Under an hour’s drive west, Tuscan-style La Salumina deals in cheeses and cured meats. All charcuterie derives from sustainable farmers; is handmade in-house using organic wines and ethically sourced spices; and is dry-cured. The ton-no (braised pork that’s been preserved in olive oil with black pepper, and bay and cinnamon leaves) and the salsiccia stagionata make for ideal post-hike snacks. Northern Farmhouse Pasta uses local wheat flour as the basis for dishes such as oxtail ragù, guanciale and tomato sauce with rigatoni, and chicken sausage with vodka sauce and penne. Further afield, north east of the hotel, you’ll find Damon Baehrel, a long-term farm-to-table advocate that celebrates the glorious cornucopia of the Hudson Valley.
At Seminary Hill, all reclaimed wood and expansive orchards, cider is the rule, with 60 varieties of heirloom apples and pears used as a base point. Full tastings are hosted on Sundays, and make sure to soak it all up with chef Jack Tippett’s menu of American classics – the barbecue plate is difficult to resist. Above a 19th-century general store, Henning’s Local has a creative menu that features a Bootlegger Negroni (Bootlegger gin, Campari, Dolin red vermouth) and Corn & Oil (Brazilian and Jamaican rum, housemade falernum, lime, bitters).
Every hotel featured is visited personally by members of our team, given the Smith seal of approval, and then anonymously reviewed. As soon as our reviewers have returned from this rustic escape in Upstate New York and unpacked their rollneck knits and Redwing boots, a full account of their rural break will be with you. In the meantime, to whet your wanderlust, here's a quick peek inside Wildflower Farms, Auberge Resorts Collection, in Hudson Valley…
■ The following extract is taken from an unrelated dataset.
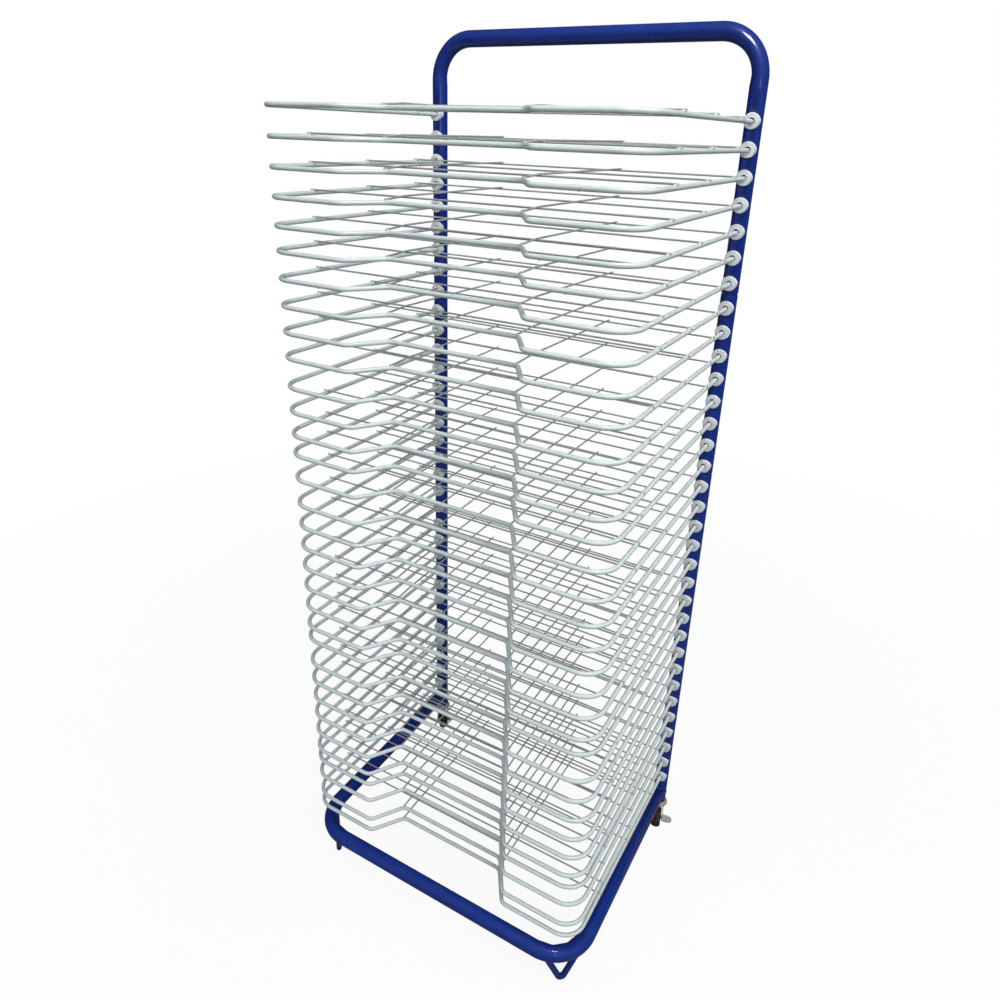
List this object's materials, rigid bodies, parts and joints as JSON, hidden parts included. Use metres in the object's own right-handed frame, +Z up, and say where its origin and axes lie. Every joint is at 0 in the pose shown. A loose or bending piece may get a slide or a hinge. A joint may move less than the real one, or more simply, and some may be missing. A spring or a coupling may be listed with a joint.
{
  "type": "art drying rack",
  "caption": "Tall mobile rack for drying paintings: wire trays plug into a bent tube frame that stands on castors and bent rod feet.",
  "frame": {"origin": "on the floor, midway between the axes of the two uprights", "axes": "+X to the rack's right seen from the front, +Y to its back, +Z up; the trays reach out towards -Y"},
  "size_m": [0.581, 0.4455, 1.437],
  "materials": {
    "frame_paint": "gloss blue powder coat on steel tube and rod",
    "tray_coating": "smooth white plastic coating on steel wire",
    "bush_plastic": "white moulded plastic, satin",
    "cap_plastic": "grey moulded plastic, satin",
    "castor_zinc": "yellowish zinc-plated pressed steel",
    "lever_zinc": "zinc-plated pressed steel, worn",
    "bright_steel": "bright steel",
    "hub_plastic": "dark brown moulded plastic",
    "tread_rubber": "dark brown-grey rubber, slightly dusty",
    "socket_plastic": "black moulded plastic"
  },
  "bodies": {
    "frame": {"top_hoop": "frame_paint", "left_middle_upright": "frame_paint", "right_middle_upright": "frame_paint", "left_lower_upright": "frame_paint", "right_lower_upright": "frame_paint", "joint_spigots": "frame_paint", "base_loop": "frame_paint", "left_front_foot": "frame_paint", "right_front_foot": "frame_paint", "front_bushes": "bush_plastic", "rear_caps": "cap_plastic", "left_castor_socket": "socket_plastic", "right_castor_socket": "socket_plastic", "left_castor_stem": "castor_zinc", "right_castor_stem": "castor_zinc"},
    "tray_01_body": {"tray_01": "tray_coating"},
    "tray_02_body": {"tray_02": "tray_coating"},
    "tray_03_body": {"tray_03": "tray_coating"},
    "tray_04_body": {"tray_04": "tray_coating"},
    "tray_05_body": {"tray_05": "tray_coating"},
    "tray_06_body": {"tray_06": "tray_coating"},
    "tray_07_body": {"tray_07": "tray_coating"},
    "tray_08_body": {"tray_08": "tray_coating"},
    "tray_09_body": {"tray_09": "tray_coating"},
    "tray_10_body": {"tray_10": "tray_coating"},
    "tray_11_body": {"tray_11": "tray_coating"},
    "tray_12_body": {"tray_12": "tray_coating"},
    "tray_13_body": {"tray_13": "tray_coating"},
    "tray_14_body": {"tray_14": "tray_coating"},
    "tray_15_body": {"tray_15": "tray_coating"},
    "tray_16_body": {"tray_16": "tray_coating"},
    "tray_17_body": {"tray_17": "tray_coating"},
    "tray_18_body": {"tray_18": "tray_coating"},
    "tray_19_body": {"tray_19": "tray_coating"},
    "tray_20_body": {"tray_20": "tray_coating"},
    "tray_21_body": {"tray_21": "tray_coating"},
    "tray_22_body": {"tray_22": "tray_coating"},
    "tray_23_body": {"tray_23": "tray_coating"},
    "tray_24_body": {"tray_24": "tray_coating"},
    "tray_25_body": {"tray_25": "tray_coating"},
    "tray_26_body": {"tray_26": "tray_coating"},
    "tray_27_body": {"tray_27": "tray_coating"},
    "tray_28_body": {"tray_28": "tray_coating"},
    "tray_29_body": {"tray_29": "tray_coating"},
    "tray_30_body": {"tray_30": "tray_coating"},
    "tray_31_body": {"tray_31": "tray_coating"},
    "tray_32_body": {"tray_32": "tray_coating"},
    "tray_33_body": {"tray_33": "tray_coating"},
    "left_castor_swivel": {"left_castor_fork": "castor_zinc", "left_castor_balls": "bright_steel", "left_castor_axle": "bright_steel"},
    "left_castor_roller": {"left_castor_wheel": "hub_plastic", "left_castor_tyre": "tread_rubber"},
    "left_castor_brake": {"left_castor_brake_lever": "lever_zinc"},
    "right_castor_swivel": {"right_castor_fork": "castor_zinc", "right_castor_balls": "bright_steel", "right_castor_axle": "bright_steel"},
    "right_castor_roller": {"right_castor_wheel": "hub_plastic", "right_castor_tyre": "tread_rubber"},
    "right_castor_brake": {"right_castor_brake_lever": "lever_zinc"}
  },
  "joints": [
    {"name": "tray_01_lift", "type": "hinge", "parent": "frame", "child": "tray_01_body", "pos_m": [0, 0.011, 1.31105], "axis": [-1, 0, 0], "range_deg": [0, 3.5]},
    {"name": "tray_02_lift", "type": "hinge", "parent": "frame", "child": "tray_02_body", "pos_m": [0, 0.011, 1.27385], "axis": [-1, 0, 0], "range_deg": [0, 3.5]},
    {"name": "tray_03_lift", "type": "hinge", "parent": "frame", "child": "tray_03_body", "pos_m": [0, 0.011, 1.23665], "axis": [-1, 0, 0], "range_deg": [0, 3.5]},
    {"name": "tray_04_lift", "type": "hinge", "parent": "frame", "child": "tray_04_body", "pos_m": [0, 0.011, 1.19945], "axis": [-1, 0, 0], "range_deg": [0, 3.5]},
    {"name": "tray_05_lift", "type": "hinge", "parent": "frame", "child": "tray_05_body", "pos_m": [0, 0.011, 1.16225], "axis": [-1, 0, 0], "range_deg": [0, 3.5]},
    {"name": "tray_06_lift", "type": "hinge", "parent": "frame", "child": "tray_06_body", "pos_m": [0, 0.011, 1.12505], "axis": [-1, 0, 0], "range_deg": [0, 3.3]},
    {"name": "tray_07_lift", "type": "hinge", "parent": "frame", "child": "tray_07_body", "pos_m": [0, 0.011, 1.08785], "axis": [-1, 0, 0], "range_deg": [0, 3.5]},
    {"name": "tray_08_lift", "type": "hinge", "parent": "frame", "child": "tray_08_body", "pos_m": [0, 0.011, 1.05065], "axis": [-1, 0, 0], "range_deg": [0, 3.5]},
    {"name": "tray_09_lift", "type": "hinge", "parent": "frame", "child": "tray_09_body", "pos_m": [0, 0.011, 1.01345], "axis": [-1, 0, 0], "range_deg": [0, 3.5]},
    {"name": "tray_10_lift", "type": "hinge", "parent": "frame", "child": "tray_10_body", "pos_m": [0, 0.011, 0.97625], "axis": [-1, 0, 0], "range_deg": [0, 3.5]},
    {"name": "tray_11_lift", "type": "hinge", "parent": "frame", "child": "tray_11_body", "pos_m": [0, 0.011, 0.93905], "axis": [-1, 0, 0], "range_deg": [0, 3.5]},
    {"name": "tray_12_lift", "type": "hinge", "parent": "frame", "child": "tray_12_body", "pos_m": [0, 0.011, 0.90185], "axis": [-1, 0, 0], "range_deg": [0, 3.5]},
    {"name": "tray_13_lift", "type": "hinge", "parent": "frame", "child": "tray_13_body", "pos_m": [0, 0.011, 0.86465], "axis": [-1, 0, 0], "range_deg": [0, 3.5]},
    {"name": "tray_14_lift", "type": "hinge", "parent": "frame", "child": "tray_14_body", "pos_m": [0, 0.011, 0.82745], "axis": [-1, 0, 0], "range_deg": [0, 3]},
    {"name": "tray_15_lift", "type": "hinge", "parent": "frame", "child": "tray_15_body", "pos_m": [0, 0.011, 0.79025], "axis": [-1, 0, 0], "range_deg": [0, 3.5]},
    {"name": "tray_16_lift", "type": "hinge", "parent": "frame", "child": "tray_16_body", "pos_m": [0, 0.011, 0.75305], "axis": [-1, 0, 0], "range_deg": [0, 3.5]},
    {"name": "tray_17_lift", "type": "hinge", "parent": "frame", "child": "tray_17_body", "pos_m": [0, 0.011, 0.71585], "axis": [-1, 0, 0], "range_deg": [0, 3.5]},
    {"name": "tray_18_lift", "type": "hinge", "parent": "frame", "child": "tray_18_body", "pos_m": [0, 0.011, 0.67865], "axis": [-1, 0, 0], "range_deg": [0, 3.5]},
    {"name": "tray_19_lift", "type": "hinge", "parent": "frame", "child": "tray_19_body", "pos_m": [0, 0.011, 0.64145], "axis": [-1, 0, 0], "range_deg": [0, 3.5]},
    {"name": "tray_20_lift", "type": "hinge", "parent": "frame", "child": "tray_20_body", "pos_m": [0, 0.011, 0.60425], "axis": [-1, 0, 0], "range_deg": [0, 3.5]},
    {"name": "tray_21_lift", "type": "hinge", "parent": "frame", "child": "tray_21_body", "pos_m": [0, 0.011, 0.56705], "axis": [-1, 0, 0], "range_deg": [0, 3.5]},
    {"name": "tray_22_lift", "type": "hinge", "parent": "frame", "child": "tray_22_body", "pos_m": [0, 0.011, 0.52985], "axis": [-1, 0, 0], "range_deg": [0, 3.5]},
    {"name": "tray_23_lift", "type": "hinge", "parent": "frame", "child": "tray_23_body", "pos_m": [0, 0.011, 0.49265], "axis": [-1, 0, 0], "range_deg": [0, 2.3]},
    {"name": "tray_24_lift", "type": "hinge", "parent": "frame", "child": "tray_24_body", "pos_m": [0, 0.011, 0.45545], "axis": [-1, 0, 0], "range_deg": [0, 3.5]},
    {"name": "tray_25_lift", "type": "hinge", "parent": "frame", "child": "tray_25_body", "pos_m": [0, 0.011, 0.41825], "axis": [-1, 0, 0], "range_deg": [0, 3.5]},
    {"name": "tray_26_lift", "type": "hinge", "parent": "frame", "child": "tray_26_body", "pos_m": [0, 0.011, 0.38105], "axis": [-1, 0, 0], "range_deg": [0, 3.5]},
    {"name": "tray_27_lift", "type": "hinge", "parent": "frame", "child": "tray_27_body", "pos_m": [0, 0.011, 0.34385], "axis": [-1, 0, 0], "range_deg": [0, 3.5]},
    {"name": "tray_28_lift", "type": "hinge", "parent": "frame", "child": "tray_28_body", "pos_m": [0, 0.011, 0.30665], "axis": [-1, 0, 0], "range_deg": [0, 3.5]},
    {"name": "tray_29_lift", "type": "hinge", "parent": "frame", "child": "tray_29_body", "pos_m": [0, 0.011, 0.26945], "axis": [-1, 0, 0], "range_deg": [0, 3.5]},
    {"name": "tray_30_lift", "type": "hinge", "parent": "frame", "child": "tray_30_body", "pos_m": [0, 0.011, 0.23225], "axis": [-1, 0, 0], "range_deg": [0, 2]},
    {"name": "tray_31_lift", "type": "hinge", "parent": "frame", "child": "tray_31_body", "pos_m": [0, 0.011, 0.19505], "axis": [-1, 0, 0], "range_deg": [0, 3.5]},
    {"name": "tray_32_lift", "type": "hinge", "parent": "frame", "child": "tray_32_body", "pos_m": [0, 0.011, 0.15785], "axis": [-1, 0, 0], "range_deg": [0, 3.5]},
    {"name": "tray_33_lift", "type": "hinge", "parent": "frame", "child": "tray_33_body", "pos_m": [0, 0.011, 0.12065], "axis": [-1, 0, 0], "range_deg": [0, 2.2]},
    {"name": "left_castor_turn", "type": "hinge", "parent": "frame", "child": "left_castor_swivel", "pos_m": [-0.264, 0, 0.0432], "axis": [0, 0, 1], "continuous": true},
    {"name": "left_wheel_spin", "type": "hinge", "parent": "left_castor_swivel", "child": "left_castor_roller", "pos_m": [-0.25372, -0.01226, 0.02], "axis": [0.766, 0.6428, 0], "continuous": true},
    {"name": "left_brake_press", "type": "hinge", "parent": "left_castor_swivel", "child": "left_castor_brake", "pos_m": [-0.25372, -0.01226, 0.02], "axis": [0.766, 0.6428, 0], "range_deg": [0, 40]},
    {"name": "right_castor_turn", "type": "hinge", "parent": "frame", "child": "right_castor_swivel", "pos_m": [0.264, 0, 0.0432], "axis": [0, 0, 1], "continuous": true},
    {"name": "right_wheel_spin", "type": "hinge", "parent": "right_castor_swivel", "child": "right_castor_roller", "pos_m": [0.2676, -0.01559, 0.02], "axis": [0.9744, 0.225, 0], "continuous": true},
    {"name": "right_brake_press", "type": "hinge", "parent": "right_castor_swivel", "child": "right_castor_brake", "pos_m": [0.2676, -0.01559, 0.02], "axis": [0.9744, 0.225, 0], "range_deg": [0, 40]}
  ]
}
Though deep in the jaws of the Hudson Valley, a hallmark of America’s east coast, Wildflower Farms, Auberge Resorts Collection, with its farm-fresh fare, naturalistic ethos, and setting that looks as though it’s been smuggled from a Cézanne, has the breezy feel of a Napa Valley estate. The tone is set in the Great Porch, an open-air lobby large enough to host a Knicks game and with vistas of Shawangunk Ridge, and the refined rooms eschew an all-wood rural cliché by incorporating locally sourced materials, such as canvas and bespoke fabrics, alongside rich-hued schemes. For full engagement with the terrain, walk along vegetable beds and peek inside the greenhouses; snip wildflowers; and cycle on winding tree-lined trails – for something less hands on, soak it all in from a private hot tub.